STATED PROBLEM:
Copy out exactly the lines from the first line of the material below through the line containing "FILL_STRENGTH, FILL_SOFTNESS, False)", and nothing beyond them.

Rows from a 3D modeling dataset

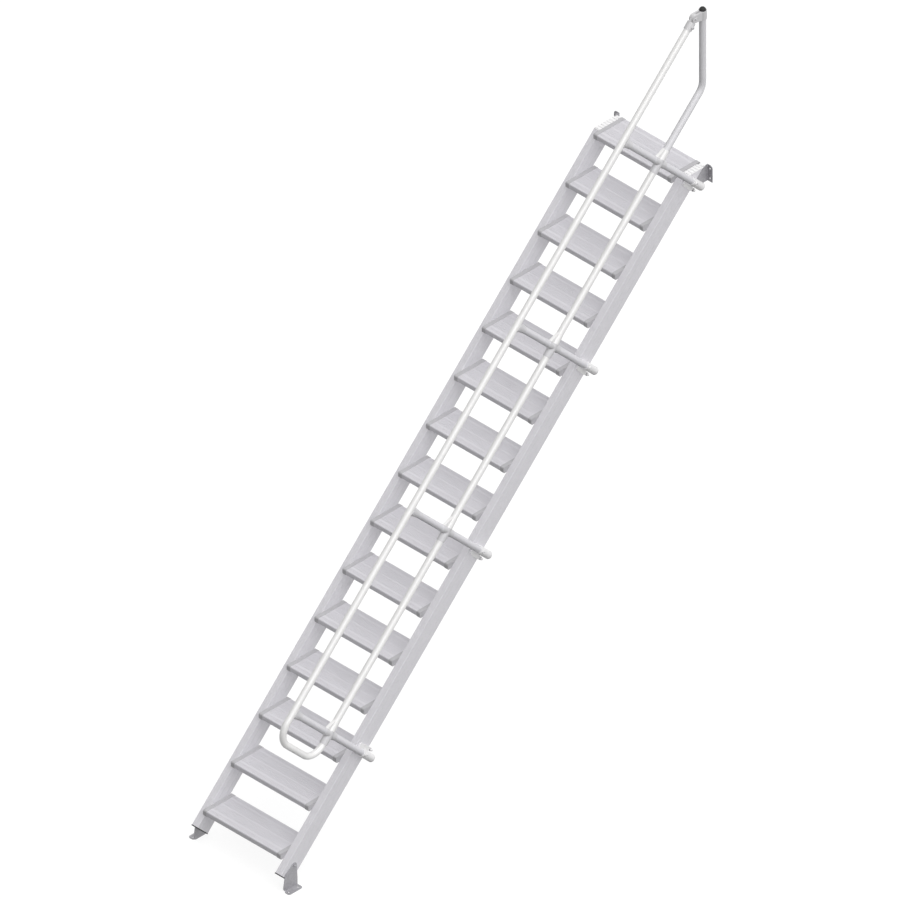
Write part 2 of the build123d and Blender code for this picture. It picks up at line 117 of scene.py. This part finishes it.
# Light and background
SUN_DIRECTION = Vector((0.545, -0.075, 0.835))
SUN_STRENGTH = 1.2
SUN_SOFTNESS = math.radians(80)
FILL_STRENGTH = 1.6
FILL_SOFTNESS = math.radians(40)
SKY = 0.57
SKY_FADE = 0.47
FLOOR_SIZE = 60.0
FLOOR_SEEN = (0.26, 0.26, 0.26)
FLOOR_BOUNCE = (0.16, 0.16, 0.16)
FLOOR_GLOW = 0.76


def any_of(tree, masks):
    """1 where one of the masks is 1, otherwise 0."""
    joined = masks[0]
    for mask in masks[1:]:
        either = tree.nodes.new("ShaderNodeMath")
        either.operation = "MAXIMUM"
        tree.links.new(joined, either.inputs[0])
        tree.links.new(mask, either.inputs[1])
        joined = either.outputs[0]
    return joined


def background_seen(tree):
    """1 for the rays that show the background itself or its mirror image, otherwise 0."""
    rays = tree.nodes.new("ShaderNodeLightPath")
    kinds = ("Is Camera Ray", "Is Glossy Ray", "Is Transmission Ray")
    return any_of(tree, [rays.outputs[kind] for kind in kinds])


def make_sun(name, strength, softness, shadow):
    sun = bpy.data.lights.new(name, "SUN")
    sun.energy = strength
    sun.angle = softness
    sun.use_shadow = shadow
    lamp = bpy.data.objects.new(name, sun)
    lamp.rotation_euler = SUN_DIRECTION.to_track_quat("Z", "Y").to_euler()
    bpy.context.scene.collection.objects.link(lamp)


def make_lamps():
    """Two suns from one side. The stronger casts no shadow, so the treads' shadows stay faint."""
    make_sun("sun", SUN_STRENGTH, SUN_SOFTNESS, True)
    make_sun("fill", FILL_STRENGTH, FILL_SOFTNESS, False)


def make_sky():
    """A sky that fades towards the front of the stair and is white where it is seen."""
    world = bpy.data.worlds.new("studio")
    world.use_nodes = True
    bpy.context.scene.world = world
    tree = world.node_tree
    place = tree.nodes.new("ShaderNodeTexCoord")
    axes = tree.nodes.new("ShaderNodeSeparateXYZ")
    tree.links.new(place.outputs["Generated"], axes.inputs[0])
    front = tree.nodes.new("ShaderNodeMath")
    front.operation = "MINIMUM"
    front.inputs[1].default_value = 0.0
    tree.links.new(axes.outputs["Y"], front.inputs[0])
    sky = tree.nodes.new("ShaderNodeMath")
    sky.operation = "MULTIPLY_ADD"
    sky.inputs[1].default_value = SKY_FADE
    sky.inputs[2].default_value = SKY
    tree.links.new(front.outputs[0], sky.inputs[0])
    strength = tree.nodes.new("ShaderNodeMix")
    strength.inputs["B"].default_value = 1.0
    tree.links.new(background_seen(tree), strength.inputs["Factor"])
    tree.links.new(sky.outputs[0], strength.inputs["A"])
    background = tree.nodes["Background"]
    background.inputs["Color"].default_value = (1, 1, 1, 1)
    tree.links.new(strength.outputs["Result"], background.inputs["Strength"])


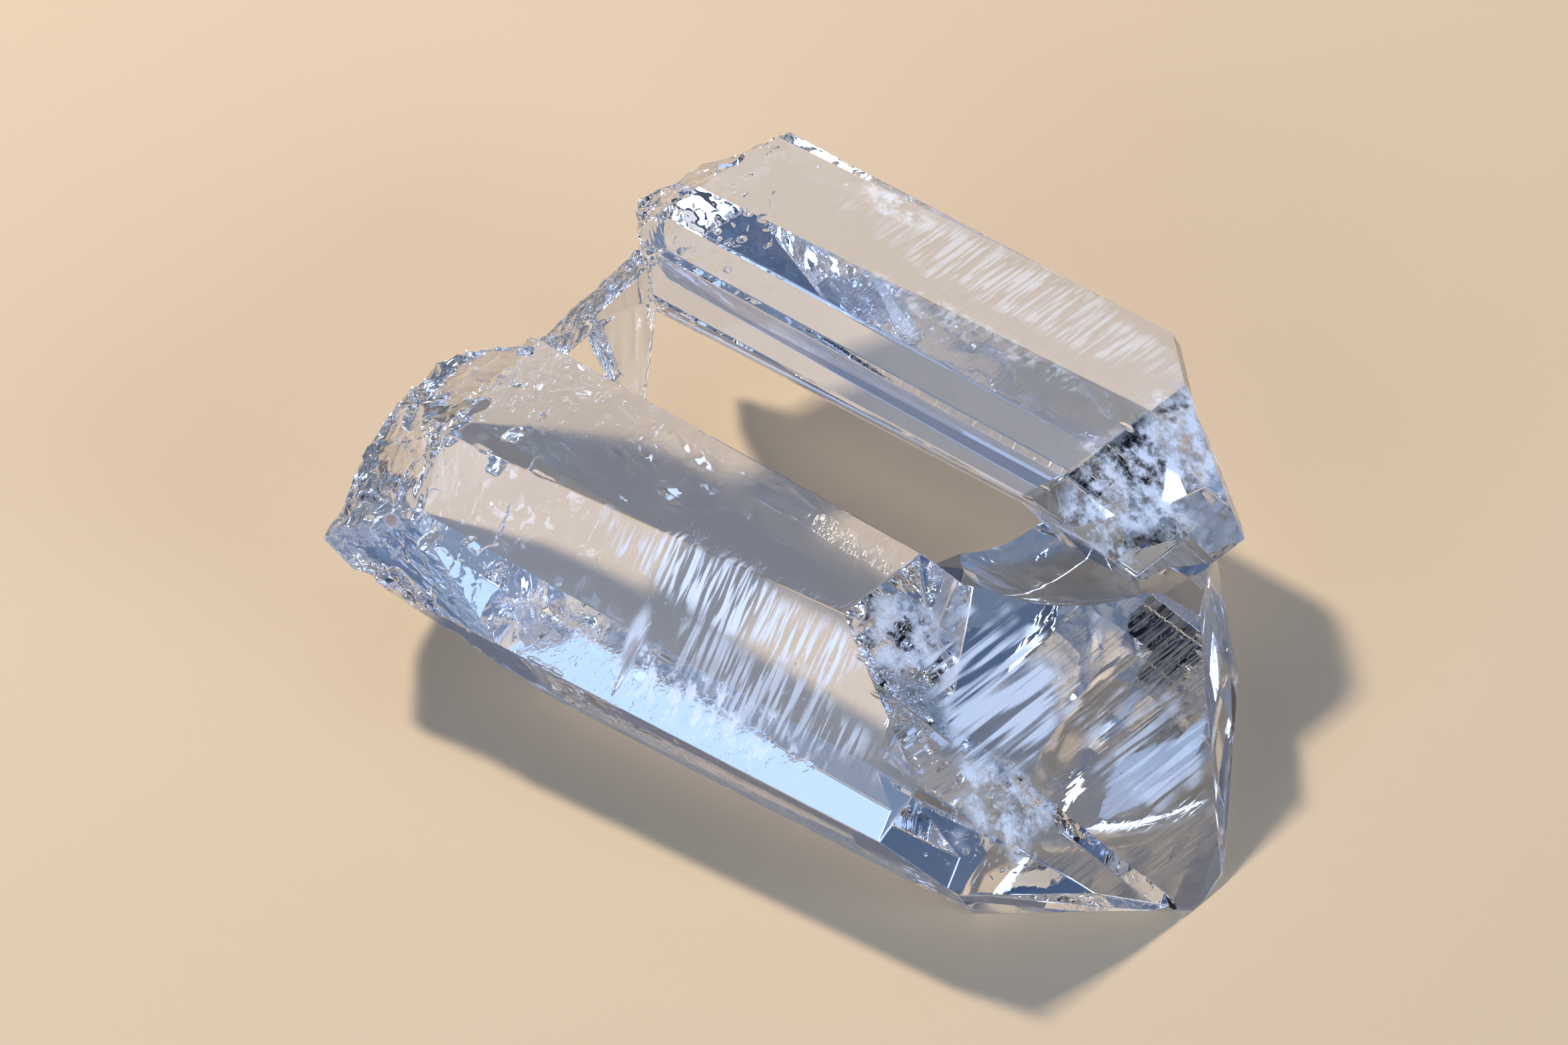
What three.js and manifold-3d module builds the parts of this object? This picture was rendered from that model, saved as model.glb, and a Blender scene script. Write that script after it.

COMPLETE ANSWER:
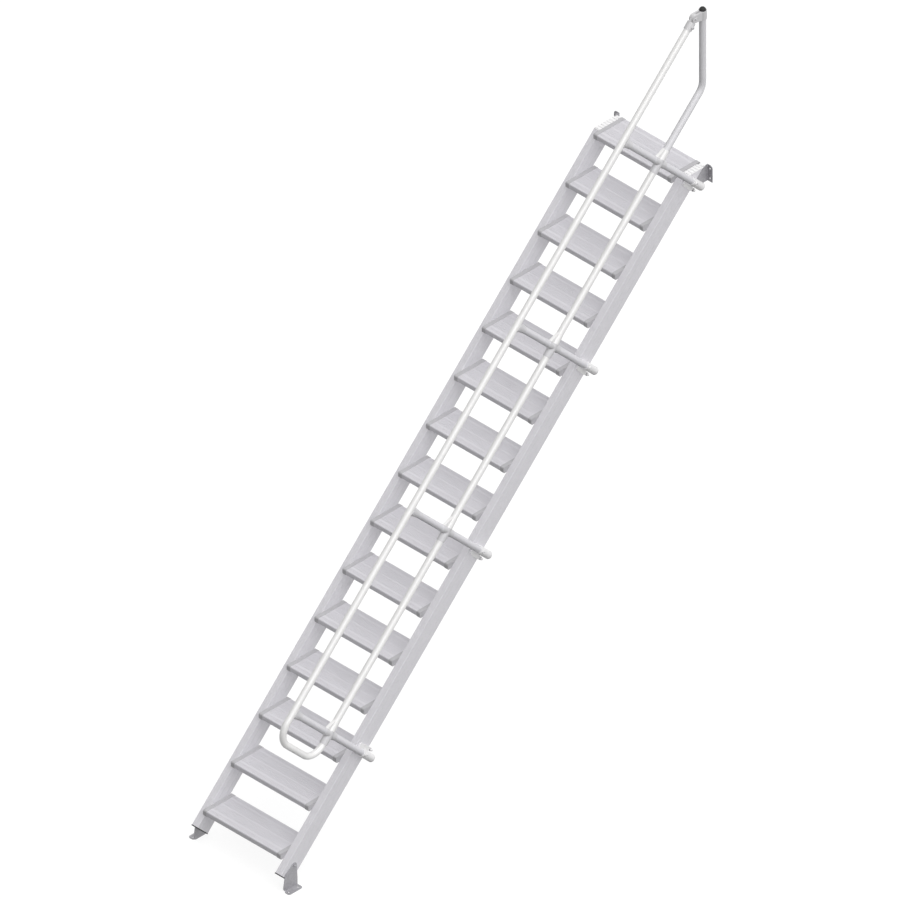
Write part 2 of the build123d and Blender code for this picture. It picks up at line 117 of scene.py. This part finishes it.
# Light and background
SUN_DIRECTION = Vector((0.545, -0.075, 0.835))
SUN_STRENGTH = 1.2
SUN_SOFTNESS = math.radians(80)
FILL_STRENGTH = 1.6
FILL_SOFTNESS = math.radians(40)
SKY = 0.57
SKY_FADE = 0.47
FLOOR_SIZE = 60.0
FLOOR_SEEN = (0.26, 0.26, 0.26)
FLOOR_BOUNCE = (0.16, 0.16, 0.16)
FLOOR_GLOW = 0.76


def any_of(tree, masks):
    """1 where one of the masks is 1, otherwise 0."""
    joined = masks[0]
    for mask in masks[1:]:
        either = tree.nodes.new("ShaderNodeMath")
        either.operation = "MAXIMUM"
        tree.links.new(joined, either.inputs[0])
        tree.links.new(mask, either.inputs[1])
        joined = either.outputs[0]
    return joined


def background_seen(tree):
    """1 for the rays that show the background itself or its mirror image, otherwise 0."""
    rays = tree.nodes.new("ShaderNodeLightPath")
    kinds = ("Is Camera Ray", "Is Glossy Ray", "Is Transmission Ray")
    return any_of(tree, [rays.outputs[kind] for kind in kinds])


def make_sun(name, strength, softness, shadow):
    sun = bpy.data.lights.new(name, "SUN")
    sun.energy = strength
    sun.angle = softness
    sun.use_shadow = shadow
    lamp = bpy.data.objects.new(name, sun)
    lamp.rotation_euler = SUN_DIRECTION.to_track_quat("Z", "Y").to_euler()
    bpy.context.scene.collection.objects.link(lamp)


def make_lamps():
    """Two suns from one side. The stronger casts no shadow, so the treads' shadows stay faint."""
    make_sun("sun", SUN_STRENGTH, SUN_SOFTNESS, True)
    make_sun("fill", FILL_STRENGTH, FILL_SOFTNESS, False)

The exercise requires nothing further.